- Goal of the exercise: Search the data for the word "object". Reproduce every line where it is found.

- Given records:
----------------------------------------
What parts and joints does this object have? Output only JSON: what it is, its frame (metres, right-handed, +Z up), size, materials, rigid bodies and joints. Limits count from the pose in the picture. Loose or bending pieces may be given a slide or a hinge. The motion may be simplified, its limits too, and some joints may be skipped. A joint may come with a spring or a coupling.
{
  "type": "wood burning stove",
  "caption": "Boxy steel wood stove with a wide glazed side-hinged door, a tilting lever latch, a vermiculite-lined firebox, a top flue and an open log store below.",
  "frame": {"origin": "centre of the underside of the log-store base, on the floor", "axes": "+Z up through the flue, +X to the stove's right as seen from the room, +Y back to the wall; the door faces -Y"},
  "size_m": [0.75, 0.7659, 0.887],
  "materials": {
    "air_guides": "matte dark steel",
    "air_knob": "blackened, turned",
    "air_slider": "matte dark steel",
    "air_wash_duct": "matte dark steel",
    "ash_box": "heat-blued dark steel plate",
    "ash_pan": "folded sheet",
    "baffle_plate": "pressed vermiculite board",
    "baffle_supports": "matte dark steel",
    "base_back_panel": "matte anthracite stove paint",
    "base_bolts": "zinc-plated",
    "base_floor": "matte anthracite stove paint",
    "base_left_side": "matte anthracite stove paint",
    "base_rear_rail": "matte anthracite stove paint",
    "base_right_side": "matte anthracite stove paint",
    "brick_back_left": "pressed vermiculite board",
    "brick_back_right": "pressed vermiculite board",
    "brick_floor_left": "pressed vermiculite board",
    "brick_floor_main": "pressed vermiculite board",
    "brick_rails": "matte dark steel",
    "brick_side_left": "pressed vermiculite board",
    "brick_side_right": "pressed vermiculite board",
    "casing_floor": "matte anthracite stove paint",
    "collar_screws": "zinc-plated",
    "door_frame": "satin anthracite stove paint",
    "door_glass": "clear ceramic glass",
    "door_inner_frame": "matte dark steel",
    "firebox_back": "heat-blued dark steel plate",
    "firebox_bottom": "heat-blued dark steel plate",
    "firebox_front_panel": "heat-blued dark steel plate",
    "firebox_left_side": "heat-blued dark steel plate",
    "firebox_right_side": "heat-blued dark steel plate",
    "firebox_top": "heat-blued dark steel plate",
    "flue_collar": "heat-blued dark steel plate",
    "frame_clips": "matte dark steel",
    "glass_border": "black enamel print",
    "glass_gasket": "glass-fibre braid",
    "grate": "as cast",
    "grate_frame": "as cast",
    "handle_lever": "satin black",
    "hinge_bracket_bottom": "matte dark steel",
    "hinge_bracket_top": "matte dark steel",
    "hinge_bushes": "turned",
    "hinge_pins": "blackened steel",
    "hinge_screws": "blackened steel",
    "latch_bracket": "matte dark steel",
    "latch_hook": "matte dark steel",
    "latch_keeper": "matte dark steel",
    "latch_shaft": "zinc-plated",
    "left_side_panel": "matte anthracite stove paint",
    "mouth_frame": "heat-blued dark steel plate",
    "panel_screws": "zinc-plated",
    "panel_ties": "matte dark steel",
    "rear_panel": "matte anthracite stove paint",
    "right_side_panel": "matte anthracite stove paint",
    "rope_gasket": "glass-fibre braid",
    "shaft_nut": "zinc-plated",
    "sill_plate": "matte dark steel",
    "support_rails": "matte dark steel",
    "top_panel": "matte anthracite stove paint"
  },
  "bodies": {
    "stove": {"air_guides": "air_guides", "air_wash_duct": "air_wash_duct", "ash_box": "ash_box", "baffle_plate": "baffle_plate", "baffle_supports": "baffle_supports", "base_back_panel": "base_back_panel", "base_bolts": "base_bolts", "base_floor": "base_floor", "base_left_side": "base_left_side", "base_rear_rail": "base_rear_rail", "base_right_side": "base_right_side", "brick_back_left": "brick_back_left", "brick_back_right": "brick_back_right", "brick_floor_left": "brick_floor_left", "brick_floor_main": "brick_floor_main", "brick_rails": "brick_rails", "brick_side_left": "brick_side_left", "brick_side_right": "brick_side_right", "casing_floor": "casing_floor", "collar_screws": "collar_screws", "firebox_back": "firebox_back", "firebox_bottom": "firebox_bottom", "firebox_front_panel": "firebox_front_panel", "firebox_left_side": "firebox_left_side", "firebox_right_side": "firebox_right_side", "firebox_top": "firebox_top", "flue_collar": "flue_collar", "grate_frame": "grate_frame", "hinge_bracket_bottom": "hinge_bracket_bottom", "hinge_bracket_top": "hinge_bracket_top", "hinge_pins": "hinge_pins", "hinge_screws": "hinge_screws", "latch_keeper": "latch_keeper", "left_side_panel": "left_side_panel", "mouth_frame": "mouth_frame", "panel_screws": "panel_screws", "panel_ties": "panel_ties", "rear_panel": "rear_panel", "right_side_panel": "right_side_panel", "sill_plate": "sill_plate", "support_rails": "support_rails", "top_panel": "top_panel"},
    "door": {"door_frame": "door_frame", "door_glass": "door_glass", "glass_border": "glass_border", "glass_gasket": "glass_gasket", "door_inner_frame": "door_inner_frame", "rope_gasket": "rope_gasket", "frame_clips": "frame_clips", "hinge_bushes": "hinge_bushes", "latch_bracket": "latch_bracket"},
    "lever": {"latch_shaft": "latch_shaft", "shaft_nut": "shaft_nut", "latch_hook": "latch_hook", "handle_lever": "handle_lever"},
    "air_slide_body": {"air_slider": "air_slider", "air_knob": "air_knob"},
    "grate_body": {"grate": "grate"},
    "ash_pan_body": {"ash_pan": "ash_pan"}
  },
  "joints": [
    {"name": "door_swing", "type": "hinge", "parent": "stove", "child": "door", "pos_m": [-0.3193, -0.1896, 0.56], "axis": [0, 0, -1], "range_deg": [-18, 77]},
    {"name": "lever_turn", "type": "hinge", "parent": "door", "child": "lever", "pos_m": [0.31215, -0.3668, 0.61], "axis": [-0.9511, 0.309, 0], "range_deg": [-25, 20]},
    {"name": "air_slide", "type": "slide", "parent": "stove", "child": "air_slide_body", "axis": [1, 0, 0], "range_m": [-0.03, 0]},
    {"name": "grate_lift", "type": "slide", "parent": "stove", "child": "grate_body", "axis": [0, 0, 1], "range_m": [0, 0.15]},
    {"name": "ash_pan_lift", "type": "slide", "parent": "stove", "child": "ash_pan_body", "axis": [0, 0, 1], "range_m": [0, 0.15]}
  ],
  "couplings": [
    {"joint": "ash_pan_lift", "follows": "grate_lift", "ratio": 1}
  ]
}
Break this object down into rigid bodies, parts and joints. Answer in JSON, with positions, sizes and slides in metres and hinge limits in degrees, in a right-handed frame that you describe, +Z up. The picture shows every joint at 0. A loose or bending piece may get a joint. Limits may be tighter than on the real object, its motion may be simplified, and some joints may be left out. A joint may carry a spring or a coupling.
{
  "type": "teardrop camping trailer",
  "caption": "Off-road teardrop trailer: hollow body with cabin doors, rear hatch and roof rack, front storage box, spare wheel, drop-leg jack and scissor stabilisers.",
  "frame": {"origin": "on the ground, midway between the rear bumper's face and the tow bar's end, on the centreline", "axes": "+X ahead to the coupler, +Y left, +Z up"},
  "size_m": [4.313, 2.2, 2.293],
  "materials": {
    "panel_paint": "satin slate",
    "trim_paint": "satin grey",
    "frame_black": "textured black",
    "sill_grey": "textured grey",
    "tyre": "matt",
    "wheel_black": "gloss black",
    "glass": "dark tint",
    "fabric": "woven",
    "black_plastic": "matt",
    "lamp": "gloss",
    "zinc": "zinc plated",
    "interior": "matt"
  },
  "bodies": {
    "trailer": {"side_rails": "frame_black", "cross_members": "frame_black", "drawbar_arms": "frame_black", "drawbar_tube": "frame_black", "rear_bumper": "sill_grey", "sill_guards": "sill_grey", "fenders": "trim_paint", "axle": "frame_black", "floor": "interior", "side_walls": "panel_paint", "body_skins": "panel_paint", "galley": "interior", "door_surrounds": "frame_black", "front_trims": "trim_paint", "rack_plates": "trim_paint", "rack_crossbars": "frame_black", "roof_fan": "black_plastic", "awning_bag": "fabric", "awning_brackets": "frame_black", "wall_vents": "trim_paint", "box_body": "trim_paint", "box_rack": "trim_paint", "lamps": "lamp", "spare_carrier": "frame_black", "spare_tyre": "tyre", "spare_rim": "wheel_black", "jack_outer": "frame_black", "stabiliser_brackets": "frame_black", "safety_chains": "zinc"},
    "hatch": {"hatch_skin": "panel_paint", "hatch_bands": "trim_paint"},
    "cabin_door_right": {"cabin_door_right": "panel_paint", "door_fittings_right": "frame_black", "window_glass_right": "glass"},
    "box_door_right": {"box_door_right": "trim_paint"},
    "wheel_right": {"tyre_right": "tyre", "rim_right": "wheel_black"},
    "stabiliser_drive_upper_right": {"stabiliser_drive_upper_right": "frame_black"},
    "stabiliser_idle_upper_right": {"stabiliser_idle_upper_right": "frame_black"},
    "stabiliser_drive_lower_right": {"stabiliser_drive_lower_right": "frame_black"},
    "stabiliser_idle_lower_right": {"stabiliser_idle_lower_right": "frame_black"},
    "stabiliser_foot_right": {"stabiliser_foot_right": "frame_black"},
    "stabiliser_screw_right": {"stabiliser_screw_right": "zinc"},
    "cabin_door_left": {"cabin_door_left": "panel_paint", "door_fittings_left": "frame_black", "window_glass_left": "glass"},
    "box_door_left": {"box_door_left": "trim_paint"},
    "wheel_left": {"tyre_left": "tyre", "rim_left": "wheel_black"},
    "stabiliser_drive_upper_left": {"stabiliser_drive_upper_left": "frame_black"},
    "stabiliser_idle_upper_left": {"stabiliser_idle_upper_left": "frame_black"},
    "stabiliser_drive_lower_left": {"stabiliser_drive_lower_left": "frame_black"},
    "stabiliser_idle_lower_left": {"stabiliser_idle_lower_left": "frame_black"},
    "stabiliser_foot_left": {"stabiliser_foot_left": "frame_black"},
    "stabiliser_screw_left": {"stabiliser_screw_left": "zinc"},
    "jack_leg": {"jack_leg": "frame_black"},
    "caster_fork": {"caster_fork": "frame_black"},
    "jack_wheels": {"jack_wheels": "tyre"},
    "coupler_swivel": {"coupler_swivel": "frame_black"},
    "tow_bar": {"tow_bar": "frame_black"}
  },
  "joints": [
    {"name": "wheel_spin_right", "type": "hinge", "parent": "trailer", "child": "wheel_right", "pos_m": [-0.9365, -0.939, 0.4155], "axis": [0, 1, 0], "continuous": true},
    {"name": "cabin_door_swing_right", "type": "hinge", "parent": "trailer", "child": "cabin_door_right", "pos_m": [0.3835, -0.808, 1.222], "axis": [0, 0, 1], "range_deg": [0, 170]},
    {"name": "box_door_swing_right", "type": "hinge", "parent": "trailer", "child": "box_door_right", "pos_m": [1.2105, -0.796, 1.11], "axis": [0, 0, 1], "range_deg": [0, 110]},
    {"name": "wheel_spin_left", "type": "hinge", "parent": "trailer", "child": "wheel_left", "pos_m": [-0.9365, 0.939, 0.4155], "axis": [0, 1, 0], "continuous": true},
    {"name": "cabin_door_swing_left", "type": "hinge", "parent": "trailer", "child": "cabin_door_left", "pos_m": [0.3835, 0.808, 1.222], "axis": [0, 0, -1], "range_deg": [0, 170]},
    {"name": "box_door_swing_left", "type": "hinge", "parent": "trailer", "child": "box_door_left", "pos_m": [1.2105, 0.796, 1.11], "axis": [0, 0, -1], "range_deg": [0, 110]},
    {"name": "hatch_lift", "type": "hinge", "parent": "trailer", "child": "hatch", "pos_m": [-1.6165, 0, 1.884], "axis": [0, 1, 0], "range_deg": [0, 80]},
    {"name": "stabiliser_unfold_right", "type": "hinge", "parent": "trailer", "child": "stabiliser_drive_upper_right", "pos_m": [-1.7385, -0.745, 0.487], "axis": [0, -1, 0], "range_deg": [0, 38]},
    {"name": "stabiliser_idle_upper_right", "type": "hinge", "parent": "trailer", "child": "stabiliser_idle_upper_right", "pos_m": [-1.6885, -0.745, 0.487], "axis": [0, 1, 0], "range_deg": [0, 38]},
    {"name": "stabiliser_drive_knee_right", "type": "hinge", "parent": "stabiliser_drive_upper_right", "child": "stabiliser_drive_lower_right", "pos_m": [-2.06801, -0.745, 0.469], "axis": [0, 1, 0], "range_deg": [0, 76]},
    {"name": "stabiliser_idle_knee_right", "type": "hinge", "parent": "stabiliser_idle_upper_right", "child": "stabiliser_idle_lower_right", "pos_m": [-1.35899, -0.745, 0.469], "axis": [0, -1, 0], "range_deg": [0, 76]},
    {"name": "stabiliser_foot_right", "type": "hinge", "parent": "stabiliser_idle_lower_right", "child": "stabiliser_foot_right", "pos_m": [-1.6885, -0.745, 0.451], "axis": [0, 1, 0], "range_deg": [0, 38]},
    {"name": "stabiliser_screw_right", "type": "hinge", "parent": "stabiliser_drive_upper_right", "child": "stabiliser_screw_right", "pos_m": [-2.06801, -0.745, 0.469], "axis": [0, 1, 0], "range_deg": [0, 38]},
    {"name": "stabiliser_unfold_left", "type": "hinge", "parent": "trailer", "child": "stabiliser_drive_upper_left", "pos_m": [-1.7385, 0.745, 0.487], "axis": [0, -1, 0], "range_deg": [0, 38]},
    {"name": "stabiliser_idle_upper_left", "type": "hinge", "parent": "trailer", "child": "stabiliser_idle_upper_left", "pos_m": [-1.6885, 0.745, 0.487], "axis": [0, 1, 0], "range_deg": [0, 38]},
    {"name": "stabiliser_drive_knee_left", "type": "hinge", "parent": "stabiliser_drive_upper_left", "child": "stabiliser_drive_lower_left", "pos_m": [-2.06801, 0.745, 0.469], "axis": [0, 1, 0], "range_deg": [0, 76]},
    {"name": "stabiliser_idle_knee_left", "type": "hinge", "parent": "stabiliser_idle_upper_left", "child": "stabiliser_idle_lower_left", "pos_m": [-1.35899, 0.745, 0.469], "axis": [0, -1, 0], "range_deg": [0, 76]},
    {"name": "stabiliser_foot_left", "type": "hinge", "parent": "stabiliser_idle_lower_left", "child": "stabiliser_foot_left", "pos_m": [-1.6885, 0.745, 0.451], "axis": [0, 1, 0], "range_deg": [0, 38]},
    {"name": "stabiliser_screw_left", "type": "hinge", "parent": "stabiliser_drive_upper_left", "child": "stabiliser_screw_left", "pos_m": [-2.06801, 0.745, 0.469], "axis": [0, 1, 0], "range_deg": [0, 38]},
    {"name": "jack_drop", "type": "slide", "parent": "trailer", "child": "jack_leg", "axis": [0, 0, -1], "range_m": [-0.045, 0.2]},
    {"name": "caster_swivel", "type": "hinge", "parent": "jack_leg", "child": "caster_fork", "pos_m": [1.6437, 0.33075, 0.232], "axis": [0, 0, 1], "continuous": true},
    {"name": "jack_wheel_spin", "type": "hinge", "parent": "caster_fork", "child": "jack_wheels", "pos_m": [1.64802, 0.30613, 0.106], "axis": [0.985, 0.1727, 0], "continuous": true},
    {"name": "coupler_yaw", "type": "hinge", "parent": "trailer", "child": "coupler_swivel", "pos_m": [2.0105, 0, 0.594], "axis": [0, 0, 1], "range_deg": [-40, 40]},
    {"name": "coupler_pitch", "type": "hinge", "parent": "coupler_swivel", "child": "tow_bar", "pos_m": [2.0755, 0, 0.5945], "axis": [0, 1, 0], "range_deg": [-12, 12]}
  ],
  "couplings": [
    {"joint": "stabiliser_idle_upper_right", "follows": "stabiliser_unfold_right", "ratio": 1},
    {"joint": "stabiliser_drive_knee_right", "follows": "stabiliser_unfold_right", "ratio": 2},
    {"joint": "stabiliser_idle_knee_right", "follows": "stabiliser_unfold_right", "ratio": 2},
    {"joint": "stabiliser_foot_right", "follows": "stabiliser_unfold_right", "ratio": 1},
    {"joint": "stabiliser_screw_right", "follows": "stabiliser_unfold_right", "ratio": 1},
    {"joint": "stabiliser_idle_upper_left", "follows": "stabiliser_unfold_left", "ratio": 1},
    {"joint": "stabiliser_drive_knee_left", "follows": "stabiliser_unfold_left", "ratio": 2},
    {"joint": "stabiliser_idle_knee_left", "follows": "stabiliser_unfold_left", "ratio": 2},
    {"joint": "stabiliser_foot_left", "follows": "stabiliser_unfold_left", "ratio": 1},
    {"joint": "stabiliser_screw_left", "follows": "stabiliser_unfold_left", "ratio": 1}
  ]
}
----------------------------------------
- Worked solution:
What parts and joints does this object have? Output only JSON: what it is, its frame (metres, right-handed, +Z up), size, materials, rigid bodies and joints. Limits count from the pose in the picture. Loose or bending pieces may be given a slide or a hinge. The motion may be simplified, its limits too, and some joints may be skipped. A joint may come with a spring or a coupling.
Break this object down into rigid bodies, parts and joints. Answer in JSON, with positions, sizes and slides in metres and hinge limits in degrees, in a right-handed frame that you describe, +Z up. The picture shows every joint at 0. A loose or bending piece may get a joint. Limits may be tighter than on the real object, its motion may be simplified, and some joints may be left out. A joint may carry a spring or a coupling.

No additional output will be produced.